# The smallest LINUX ever created



## viivaakash (Dec 4, 2006)

Hi Chips n Bits

Can Anybody tell me the name of smallest LINUX live CD
And Please give me the link for that too


----------



## mediator (Dec 4, 2006)

Pocket Linux => from floppy
Damn small linux => from cd


----------



## The Outsider (Dec 4, 2006)

Puppy Linux --> *www.puppylinux.org

Damn Small is much more popular though.


----------



## vinutux (Dec 5, 2006)

1. DSL or Damn small linux the best and no:1 small distro

2. puppy linux

3. slax

4. zenwalk

5. pocket linux


----------



## aditya.shevade (Dec 5, 2006)

Go for DSL, you can even install it if you want. It's easy on resources and it's only 50MBs and considering that, it comes in with quite a good lot of applications.

You can get it here, www.damnsmalllinux.org

Aditya


----------



## Ramakrishnan (Dec 5, 2006)

The advantage of Puppy is that it's livecd can be used as a multi-session live cd. This means that you can work from the live cd and save documents etc. in that cd/dvd itself. It is very good.
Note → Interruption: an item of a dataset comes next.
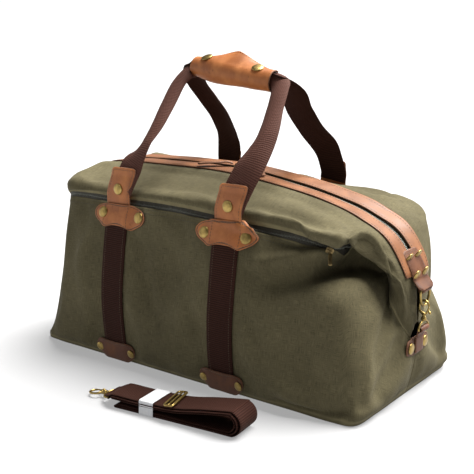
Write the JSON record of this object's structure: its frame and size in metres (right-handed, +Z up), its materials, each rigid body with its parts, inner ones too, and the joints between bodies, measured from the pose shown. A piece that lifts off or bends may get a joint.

I have once such cd.


----------



## vignesh (Dec 6, 2006)

DSL is  the smallest.. I have also come across a custom linux distro which is 5Mb in size and runs a web server !


----------



## iluvvlinux (Jun 25, 2007)

ok you guys have it all wrong...
seriously the smallest COOL distro is Visopsys, an entire graphical os that can fit on a floppy...
um i think the link is visopsys.org
very cool and an excellent conversation starter!
 
iluvvlinux


----------